Your inbox shows nearly two thousand unread messages. A cold drink sits untouched nearby. The to-do list looks reasonable on the surface, yet somehow overwhelming: “strategy plan”, “tax return”, “call family”.
You freeze.
So you do something small. You answer one easy email. You rename a file. You clear a stain from the desk. It takes less than a minute.
And something shifts.
Not your circumstances. Not your workload.
But your brain quietly decides: movement is possible.
That subtle lift isn’t accidental. It’s the psychological power of finishing small tasks—reshaping motivation, mood, and even how you see yourself.
Finishing Tiny Tasks Matters — Your Brain Builds Momentum
Why tiny completions feel strangely good
Late in the day, many people chase small wins without quite admitting it. They reply to a quick message, send one document, or tidy a single folder. These actions look insignificant on paper.
They won’t transform your career or fix your life.
Yet every completed micro-task delivers a quiet signal to your brain: I started something and I finished it. That signal matters more than we tend to realise.
Psychologists often explain this through two ideas:
Motivation increases when we see visible progress, even if it’s small
Unfinished tasks linger in the mind, creating background mental noise
Each tiny completion closes one mental loop. And when a loop closes, attention and emotional energy are released.
From stuck to moving: how small tasks reset momentum
Consider someone facing a long list of vague, heavy goals: “launch project”, “revise budget”, “prepare training”. Even after a full day of work, it can feel like nothing is done.
Switching to clearly finishable actions—“email slides”, “rename folder”, “book room”—often changes that feeling within minutes.
The relief isn’t just emotional comfort. It’s information.
Your brain updates its story from “I’m overwhelmed” to “I can complete things”.
Over time, that story becomes part of your identity.
Using micro-tasks without turning them into avoidance
Many people use a simple rule: if something takes under two minutes, do it immediately. Send the invite. File the document. Throw the packaging away.
This isn’t about being hyper-productive. It’s about maintaining a background sense of completion that keeps your mental space usable.
The key distinction is intent:
Small tasks as a warm-up → helpful
Small tasks as an escape from difficult work → disguised procrastination
A useful pattern is to finish two or three tiny actions, feel that internal “click”, and then move directly into something larger while momentum is present.
Why this matters emotionally, not just practically
On hard days, finishing a small task is less about efficiency and more about dignity.
Sending one uncomfortable email says: I can tolerate small discomforts.
Folding a few clothes says: I’m not completely defeated by today.
Writing two lines says: I’m still participating in my own life.
The task is small.
The message to your nervous system is not.
Neurologically, each completion produces a modest dopamine response—not because the task was important, but because a clear loop closed. Over time, these moments accumulate into a calmer emotional baseline.
The long-term shift
When you understand the value of small finishes, your to-do list changes shape. Large goals get broken into honest, finishable steps. Not to trick yourself, but to create real endpoints your brain can recognise.

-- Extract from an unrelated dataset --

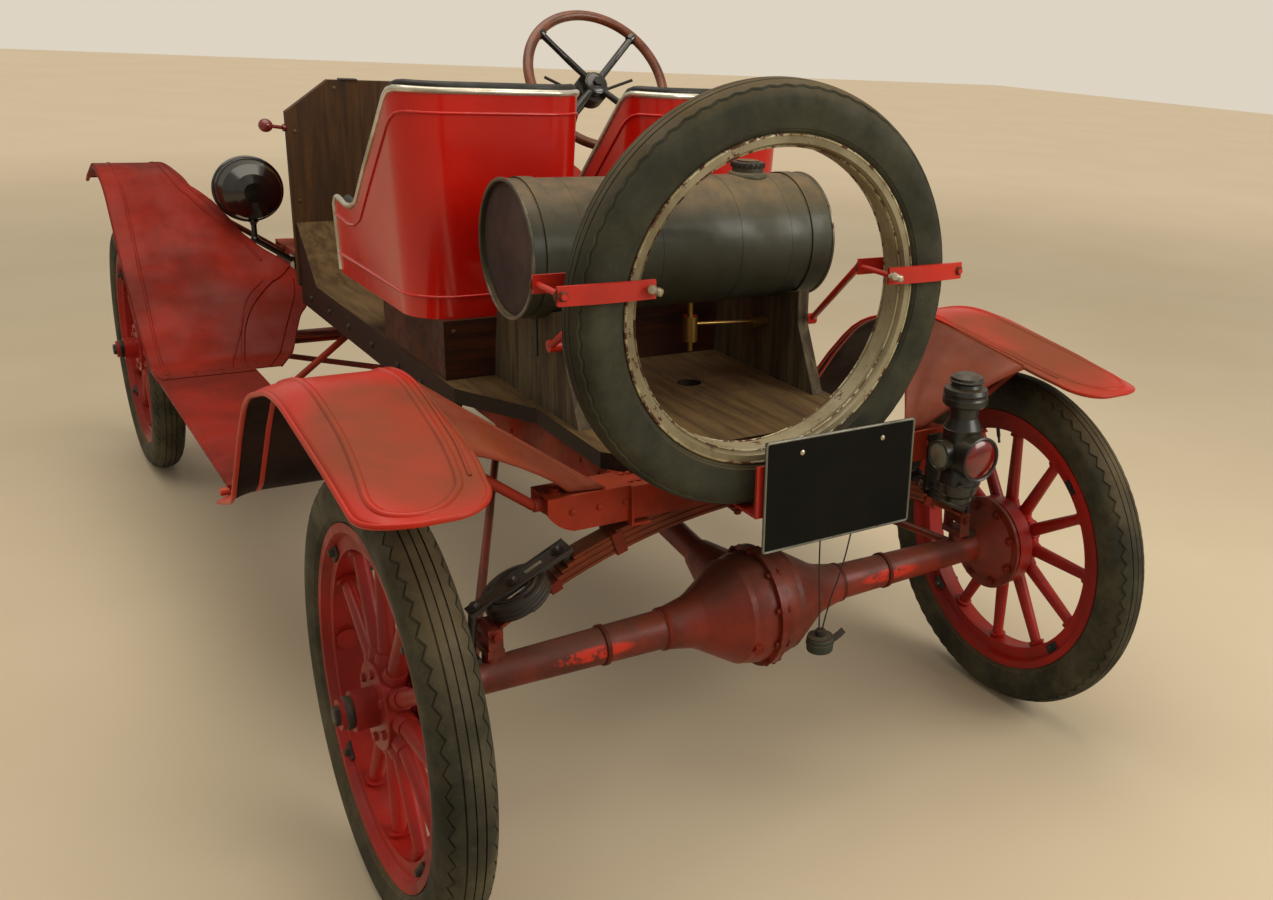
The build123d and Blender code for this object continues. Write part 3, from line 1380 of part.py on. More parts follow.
bow_drop = REAR_SPRING[1] - REAR_SPRING[3]
coil_slope = 2 * bow_drop * SHOCK_Y / REAR_SPRING[2] ** 2
leaf_z = REAR_SPRING[1] - bow_drop * (SHOCK_Y / REAR_SPRING[2]) ** 2
damper_pieces = []
for side in (1, -1):
    up_spring = Vector(0, -side, coil_slope).normalized()
    off_spring = Vector(0, side * coil_slope, 1).normalized()
    root = Vector(REAR_X, side * SHOCK_Y, leaf_z) + off_spring * SHOCK_LIFT
    lying = Plane(origin=root, x_dir=(1, 0, 0), z_dir=off_spring)
    damper_pieces.append(lying * extrude(Circle(COIL_R) - Circle(COIL_R - 26), COIL_HEIGHT))
    arm_level = root + off_spring * (COIL_HEIGHT + 3)
    arm_outer = arm_level - up_spring * 84
    arm_inner = arm_level + up_spring * 118
    for start, end, wide in ((arm_outer, arm_level, 30), (arm_level - up_spring * 40, arm_inner, 44)):
        face = Plane(origin=start, x_dir=(1, 0, 0), z_dir=end - start) * Rectangle(wide, 8)
        damper_pieces.append(extrude(face, (end - start).length))
    foot_top = arm_inner - up_spring * 14
    damper_pieces.append(rod(foot_top, foot_top - off_spring * SHOCK_FOOT, 13))
    damper_pieces.append(rod(arm_outer + up_spring * 8, (REAR_X, arm_outer.Y, HUB_Z + 40), 8))
    damper_pieces.append(bar((REAR_X, arm_outer.Y, HUB_Z + 34 + FIT + 5), (34, 26, 10)))
with BuildPart() as shock_absorbers:
    for piece in damper_pieces:
        add(piece)
save(shock_absorbers.part, "shock_absorbers")
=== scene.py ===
import math

import bmesh
import bpy
from mathutils import Matrix, Vector


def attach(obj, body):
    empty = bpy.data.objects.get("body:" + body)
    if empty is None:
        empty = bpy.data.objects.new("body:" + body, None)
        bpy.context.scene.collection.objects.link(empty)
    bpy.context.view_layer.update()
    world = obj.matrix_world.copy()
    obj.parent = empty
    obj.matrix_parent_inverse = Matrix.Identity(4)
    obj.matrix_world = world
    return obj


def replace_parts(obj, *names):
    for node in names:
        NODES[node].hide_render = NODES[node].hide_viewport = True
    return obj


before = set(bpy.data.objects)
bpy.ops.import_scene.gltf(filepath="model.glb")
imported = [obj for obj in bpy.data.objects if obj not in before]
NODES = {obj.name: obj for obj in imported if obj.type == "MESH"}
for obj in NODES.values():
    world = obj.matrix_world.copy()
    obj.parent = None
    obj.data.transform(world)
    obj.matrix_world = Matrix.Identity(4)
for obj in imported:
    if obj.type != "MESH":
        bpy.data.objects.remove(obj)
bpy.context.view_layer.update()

# Places in the shared frame, in millimetres
REAR_AXLE = -1270
FRONT_AXLE = 1270
HUB_HEIGHT = 395
HALF_TRACK = 711
FRAME_TOP = 718
REAR_SPRING = (634, 540, 482)  # crown height, half span, height of the ends
FRONT_SPRING = (572, 500, 470)
SPARE_HUB = Vector((-1382, 62, 1049))
PLATE = Vector((-1442, -73, 701))
TAIL_LAMP = Vector((-1382, -428, 690))
HANGING_LAMP = Vector((-1442, -46, 377))
TANK = Vector((-880, 0, 1067))
HAND_WHEEL = Vector((-70, -237, 1341))
COLUMN_SLOPE = math.radians(30.6)
COLUMN = Vector((math.cos(COLUMN_SLOPE), 0, -math.sin(COLUMN_SLOPE)))
AHEAD, LEFT, UP = Vector((1, 0, 0)), Vector((0, 1, 0)), Vector((0, 0, 1))
SIDES = (("left", 1), ("right", -1))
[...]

A “good day” becomes less about conquering everything and more about creating a few clear finishes that move life slightly forward.
Weeks later, something deeper changes. You stop seeing yourself as someone with only plans and intentions. You become someone with evidence—tasks closed, projects nudged ahead, spaces made a little more livable.
Life doesn’t suddenly simplify. Deadlines remain. Motivation still fluctuates.
But you carry proof that you can finish one small thing, almost anytime you choose.
And for a tired brain, that proof is powerful.
Frequently Asked Questions (FAQs)
Do small tasks really help, or is this just busywork?
They help when they form a complete mini-cycle: start, action, finish. Busywork fills time; meaningful small tasks either clear mental space or move a real project forward.
How many tiny tasks should I do before starting bigger work?
Most people benefit from two or three quick completions, then moving straight into something larger. If the whole morning disappears into micro-tasks, it’s often avoidance.
What if my goal feels impossible to break down?
Start with clarity, not action. A valid first micro-task might be writing one sentence about what you want, or saving one relevant reference.
Isn’t this just another productivity trick I’ll drop?
It can be if treated as a rigid system. Used gently—only when you feel stuck—even occasional small finishes can have lasting effects.
What if even small tasks feel too hard?
Shrink the task until it fits the day: one message, one dish, one sentence. On those days, the goal isn’t optimisation—it’s self-respect through the smallest possible finish.